In a thread below, we're having a "What's the Matter With Kansas?" discussion, in which one of the stalwart combox liberals can't understand why a Kansas farmer in a news story we're discussing refuses to vote Democratic, despite his progressive/populist economic views, because the Democrats, generally speaking, support gay marriage and abortion. Susan, the reader, voices the Thomas Frank position, which is, "How bizarre it is that people like this throw their vote away on meaningless social issues instead of voting their economic interests." The idea is that the GOP has bamboozled them.

But the fact is, there are a lot of decent rural people who don't understand what's going on in a world in which men want to marry men, and women want to preserve the "right" to have a doctor stick a knife into their wombs and cut their little babies to pieces before sucking the severed legs and arms and head out. And they are asked to vote for a party that believes in these things, and that thinks people like him are rotten bigots for believing these things are deeply wrong — and that these are issues that matter a lot more than money.
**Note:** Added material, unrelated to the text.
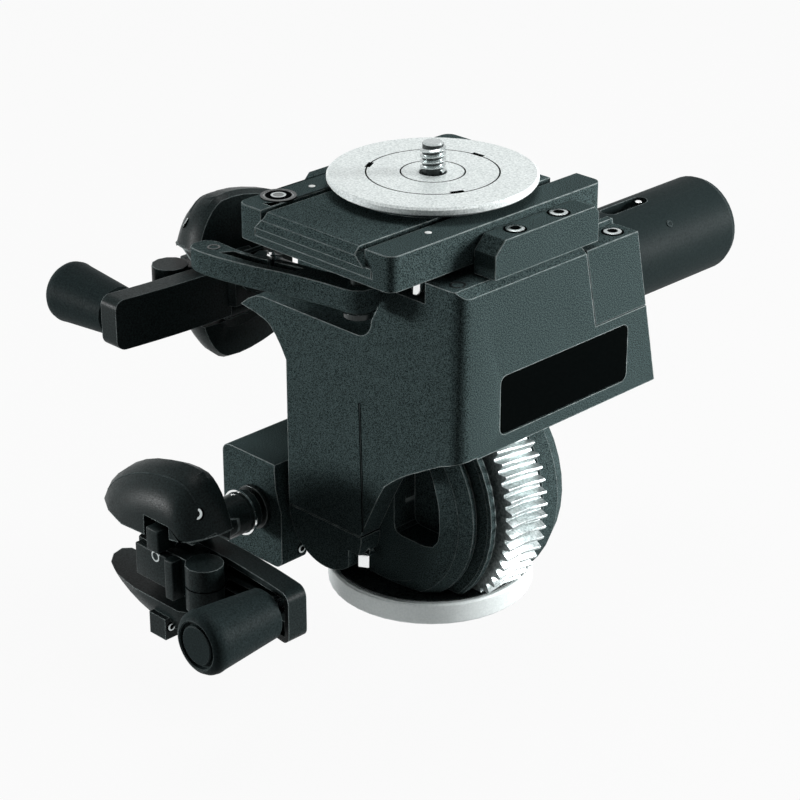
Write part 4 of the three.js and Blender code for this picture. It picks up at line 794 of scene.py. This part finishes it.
def add_camera_screw():
    low, high = SCREW_LOW, SCREW_HIGH
    core_end = high - TIP_LENGTH
    core = turned_shape([
        (0, low), (SCREW_HEAD_RADIUS, low), (SCREW_HEAD_RADIUS, low + SCREW_HEAD_HEIGHT),
        (CORE_RADIUS, low + CORE_START), (CORE_RADIUS, core_end), (0, core_end),
    ])
    made_piece(
        "camera_screw_core", core, UNMOVED, BLACK_STEEL, "camera_screw",
        replaced=("camera_screw",),
    )
    tip = turned_shape([(0, core_end), (THREAD_ROOT, core_end), (TIP_RADIUS, high), (0, high)], SMALL_STEPS)
    made_piece("camera_screw_tip", tip, UNMOVED, STEEL, "camera_screw")
    thread = thread_shape(THREAD_ROOT, SCREW_RADIUS, THREAD_PITCH, THREAD_TURNS)
    thread_start = high - THREAD_END - (THREAD_TURNS + 1) * THREAD_PITCH
    made_piece(
        "camera_screw_thread", thread, Matrix.Translation((0, 0, thread_start * MM)), STEEL, "camera_screw",
    )


# Platform: index dots, level, ledge, screws of the cheeks and the hinge cap

def add_platform_details():
    for index, (x, y) in enumerate(INDEX_DOTS):
        dot = turned_shape(DOT_PROFILE, TINY_STEPS)
        made_piece(
            f"index_dot_{index + 1}", dot, place_at(x, y, PLATFORM_TOP), WHITE_PAINT, "platform",
        )
    for name, inner, outer, high, finish in LEVEL_RINGS:
        ring = ring_shape(inner, outer, -LEVEL_SUNK, high, LEVEL_STEPS)
        made_piece(name, ring, place_at(*LEVEL, PLATFORM_TOP), finish, "platform")
    for name in CHEEK_SCREWS:
        low, high = map(Vector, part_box("cheek_screw_" + name))
        middle = (low + high) / (2 * MM)
        add_socket_screw(
            f"cheek_screw_{name}_new", place_at(middle.x, middle.y, CHEEK_TOP), CHEEK_SCREW_RADIUS, "housing",
            ("cheek_screw_" + name,),
        )
    add_socket_screw("cap_screw", place_at(*CAP_SCREW, CAP_TOP), CHEEK_SCREW_RADIUS, "housing")
    made_piece(
        "housing_pin", turned_shape(HOUSING_PIN_PROFILE, SMALL_STEPS), place_at(*HOUSING_PIN), BLACK_STEEL,
        "housing",
    )
    made_piece(
        "platform_ledge", box_shape(LEDGE_LOW, LEDGE_HIGH), UNMOVED, COAT, "platform",
        softened=LEDGE_ROUND,
    )


# Lever, tube, leg and gear case

def add_lever_details():
    made_piece(
        "lever_catch_pin", turned_shape(CATCH_PIN_PROFILE, TINY_STEPS), place_at(*CATCH_PIN, LEVER_TOP),
        CHROME, "lock_lever",
    )
    made_piece(
        "lever_end_ring", turned_shape(END_RING_PROFILE, SMALL_STEPS), place_at(*END_RING, LEVER_TOP),
        BLACK_STEEL, "lock_lever",
    )


def add_tube_details():
    outward = Vector((math.cos(GUIDE_ANGLE), 0, math.sin(GUIDE_ANGLE)))
    surface = outward * TUBE_RADIUS
    tilt = Matrix.Rotation(math.pi / 2 - GUIDE_ANGLE, 4, "Y")
    # The black groove strip is painted shade, with a narrow strip in the grip plastic's finish beside it.
    for name, low, high, finish in GUIDE_STRIPS:
        strip = box_shape((low, GUIDE_START, -GUIDE_DEPTH), (high, GUIDE_END, GUIDE_PROUD))
        place = place_at(surface.x, GUIDE_Y, TUBE_HEIGHT + surface.z)
        made_piece(name, strip, place @ tilt, finish, "housing")
    made_piece(
        "tube_set_hole", turned_shape(SET_HOLE_PROFILE, TINY_STEPS),
        place_at(surface.x, SET_HOLE_Y, TUBE_HEIGHT + surface.z, outward), GRIP, "housing",
    )


def add_leg_details():
    lean = Matrix.Rotation(CREASE_LEAN, 4, "Y")
    # The black crease strip is painted shade.
    for name, low, high, finish in CREASE_STRIPS:
        strip = box_shape((low, -CREASE_PROUD, 0), (high, CREASE_DEPTH, CREASE_LENGTH))
        made_piece(name, strip, place_at(*CREASE_FOOT) @ lean, finish, "housing")


def add_foot_bolt():
    """The six-sided head under the foot of the leg."""
    head = bmesh.new()
    bmesh.ops.create_cone(
        head, cap_ends=True, segments=6, radius1=FOOT_BOLT_RADIUS, radius2=FOOT_BOLT_RADIUS,
        depth=FOOT_BOLT_HEIGHT,
    )
    made_piece(
        "foot_bolt_head", head, place_at(*FOOT_BOLT), CHROME, "housing",
        softened=FOOT_BOLT_ROUND, replaced=("leg_foot_bolt",),
    )


# The two crank units, each drawn in its own frame: z away from the case, x along the crank, y up

def grip_profile():
    foot = [
        (GRIP_BORE, GRIP_START), (GRIP_WAIST - GRIP_CHAMFER, GRIP_START),
        (GRIP_WAIST, GRIP_START + GRIP_CHAMFER),
    ]
    nose = [(GRIP_RADIUS - inward, GRIP_END - back) for inward, back in GRIP_NOSE]
    cap = [(across, GRIP_END - back) for across, back in GRIP_CAP]
    return foot + nose + cap


def add_wing_seam(prefix, place):
    """The parting line of the upper wing's shell."""
    seam = turned_shape(SEAM_PROFILE, SEAM_STEPS)
    bmesh.ops.scale(seam, verts=seam.verts, vec=(WING_LONG / WING_ROUND, 1, 1))
    bmesh.ops.translate(seam, verts=seam.verts, vec=(WING_SHIFT, 0, 0))
    cut_off(seam, (0, SEAM_LOW, 0), (0, -1, 0))
    cut_off(seam, (SEAM_END, 0, 0), (1, 0, 0))
    for corner in seam.verts:
        corner.co.x = between(WING_SKEW, corner.co.x)
    made_piece(f"{prefix}_wing_seam", seam, place, GRIP, f"{prefix}_upper_wing")


def add_retaining_clip(prefix, place):
    """The open spring ring round the shaft."""
    shape = bmesh.new()
    section = shape.faces.new([shape.verts.new((radius, 0, height)) for radius, height in CLIP_SECTION])
    bmesh.ops.spin(
        shape, geom=[section], cent=(0, 0, 0), axis=(0, 0, 1), angle=CLIP_SWEEP, steps=CLIP_STEPS,
        use_merge=False,
    )
    turn = Matrix.Rotation(CLIP_START, 4, "Z")
    made_piece(f"{prefix}_retaining_clip", shape, place @ turn, CHROME, f"{prefix}_crank")


def add_crank_unit(prefix):
    place = unit_place(prefix)
    crank = f"{prefix}_crank"
    made_piece(
        f"{prefix}_grip_turned", turned_shape(grip_profile(), GRIP_STEPS),
        place @ place_at(GRIP_X, GRIP_Y, 0), GRIP, f"{prefix}_grip",
        replaced=(f"{prefix}_grip",),
    )
    for name, low, high, rounding, replaced in UNIT_BOXES:
        made_piece(
            f"{prefix}_{name}", box_shape(low, high, rounding), place, MOULDED, crank,
            replaced=(f"{prefix}_{replaced}",) if replaced else (),
        )
    made_piece(
        f"{prefix}_hub_hole_rim", turned_shape(HOLE_RIM_PROFILE, TINY_STEPS), place @ place_at(*HOLE_RIM),
        STEEL, crank,
    )
    # A black ring in the barrel's seam, as painted shade.
    made_piece(
        f"{prefix}_barrel_seam", ring_shape(*BARREL_SEAM, SMALL_STEPS),
        place @ place_at(BARREL_X + HUB_SHIFT, 0, BARREL_Z, (0, 1, 0)), SHADE_BLACK, crank,
    )
    for name, point, facing, radius, body in UNIT_SCREWS:
        add_socket_screw(f"{prefix}_{name}", place @ place_at(*point, facing), radius, f"{prefix}_{body}")
    add_wing_seam(prefix, place)
    add_retaining_clip(prefix, place)


REPLACED_BY_NEW = {"camera_disc", "camera_screw", "leg_foot_bolt"}
REPLACED_BY_NEW |= {f"{unit_name}_grip" for unit_name in UNITS}
REPLACED_BY_NEW |= {f"{unit_name}_release_key" for unit_name in UNITS}
REPLACED_BY_NEW |= {"cheek_screw_" + screw_name for screw_name in CHEEK_SCREWS}

for each in frame["nodes"]:
    if each not in REPLACED_BY_NEW:
        finished_copy(each)
add_disc()
add_camera_screw()
add_platform_details()
add_lever_details()
add_tube_details()
add_leg_details()
add_foot_bolt()
add_socket_screw("case_screw", place_at(*CASE_SCREW, (1, 0, 0)), CASE_SCREW_RADIUS, "turntable")
for unit_name in UNITS:
    add_crank_unit(unit_name)


# Stage: camera, floor and lights

def add_camera():
    lens = bpy.data.cameras.new("camera")
    lens.lens = CAMERA_LENS
    lens.sensor_width = CAMERA_SENSOR
    lens.clip_start, lens.clip_end = CAMERA_REACH
    place = new_object("camera", lens)
    place.location = CAMERA_PLACE
    turn, rise = CAMERA_AZIMUTH, CAMERA_HEIGHT_ANGLE
    ahead = Vector((-math.sin(turn) * math.cos(rise), math.cos(turn) * math.cos(rise), -math.sin(rise)))
    place.rotation_euler = ahead.to_track_quat("-Z", "Y").to_euler()
    bpy.context.scene.camera = place


def seen_directly(tree):
    """1 for rays from the camera, from mirror-like surfaces and through glass."""
    path = node(tree, "ShaderNodeLightPath")
    first = node(tree, "ShaderNodeMath", operation="MAXIMUM")
    link(tree, path.outputs["Is Camera Ray"], first.inputs[0])
    link(tree, path.outputs["Is Glossy Ray"], first.inputs[1])
    both = node(tree, "ShaderNodeMath", operation="MAXIMUM")
    link(tree, first.outputs[0], both.inputs[0])
    link(tree, path.outputs["Is Transmission Ray"], both.inputs[1])
    return both.outputs[0]


def add_floor():
    shape = bmesh.new()
    bmesh.ops.create_grid(shape, x_segments=1, y_segments=1, size=FLOOR_SIZE)
    bmesh.ops.translate(shape, verts=shape.verts, vec=(0, 0, FLOOR_HEIGHT))
    floor = new_object("floor", mesh_of("floor", shape))
    material, tree, shader = start_material("pale floor", FLOOR_ROUGHNESS, 0.0)
    shader.inputs["Base Color"].default_value = FLOOR_COLOUR
    white = node(tree, "ShaderNodeEmission", in_Strength=1.0)
    mix = node(tree, "ShaderNodeMixShader")
    link(tree, multiply(tree, seen_directly(tree), FLOOR_WHITE), mix.inputs["Fac"])
    link(tree, shader.outputs[0], mix.inputs[1])
    link(tree, white.outputs[0], mix.inputs[2])
    link(tree, mix.outputs[0], tree.nodes["Material Output"].inputs["Surface"])
    floor.data.materials.append(material)


def add_world():
    world = bpy.data.worlds.new("studio")
    bpy.context.scene.world = world
    world.use_nodes = True
    tree = world.node_tree
    tree.nodes.clear()
    fill = node(tree, "ShaderNodeBackground", in_Color=FILL_COLOUR, in_Strength=FILL_STRENGTH)
    white = node(tree, "ShaderNodeBackground", in_Color=(1, 1, 1, 1), in_Strength=1.0)
    mix = node(tree, "ShaderNodeMixShader")
    link(tree, seen_directly(tree), mix.inputs["Fac"])
    link(tree, fill.outputs[0], mix.inputs[1])
    link(tree, white.outputs[0], mix.inputs[2])
    link(tree, mix.outputs[0], node(tree, "ShaderNodeOutputWorld").inputs["Surface"])


def add_light(name, place, aim, width, height, power):
    light = bpy.data.lights.new(name, "AREA")
    light.shape = "RECTANGLE"
    light.size = width
    light.size_y = height
    light.energy = power
    lamp = new_object(name, light)
    lamp.location = place
    lamp.rotation_euler = (Vector(aim) - Vector(place)).to_track_quat("-Z", "Y").to_euler()


add_camera()
add_floor()
add_world()
for lamp_settings in LAMPS:
    add_light(*lamp_settings)

bpy.context.scene.view_settings.view_transform = "Standard"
Here's how you can tell that a liberal who makes the "What's The Matter With Kansas?" argument is doing so in bad faith. Say you offered a deal to cultural liberals, saying, "Look, if we bear right on gay rights and abortion, and make room for social conservatives in the party, you're not going to like what these people stand for, but we can build a working majority for a Democratic Congress, and maybe even the presidency. We can get our economic platform enacted, even though we'll be stymied on abortion and gay rights. But that's a small price to pay, because economics is what really matters. What do you say?"

Ninety-nine out of 100 of these liberal Democrats would say not no, but hell no. Because the cultural stuff matters to them more than their economic interests. I get that. If I thought abortion and gay rights/marriage were matters of fundamental justice, I'd be unwilling to compromise either. But I would hope that I didn't have the nerve to put down culturally conservative Kansans for caring as much about these issues as I did.

Democrats say that Breadbasket folks are ruining the country because we are hung up on abortion and gay marriage but don't care about the poor and the environment. Shoot, we won't even vote for what is in our own economic best interest. Fine, abortion and gay marriage are peripheral. Let the Democrats abandon their positions on these issues, and we can put together a winning Democrat majority to do what is in our own economic and environmental best interest!

National Democrat leaders too often fail to realize that they are dealing with masters of the "aw shucks" ploy, and folks in the Breadbasket can smell out condescending elitist posturing miles away. One recent Democrat used to post a sign that said, "It's the economy, stupid." Democrats might want to rethink that one. Until they are ready to sit down and truly converse about these issues, instead of poking in the eye with elitist derision the very people they are trying to persuade, I don't see much hope for them winning and sustaining a ruling coalition.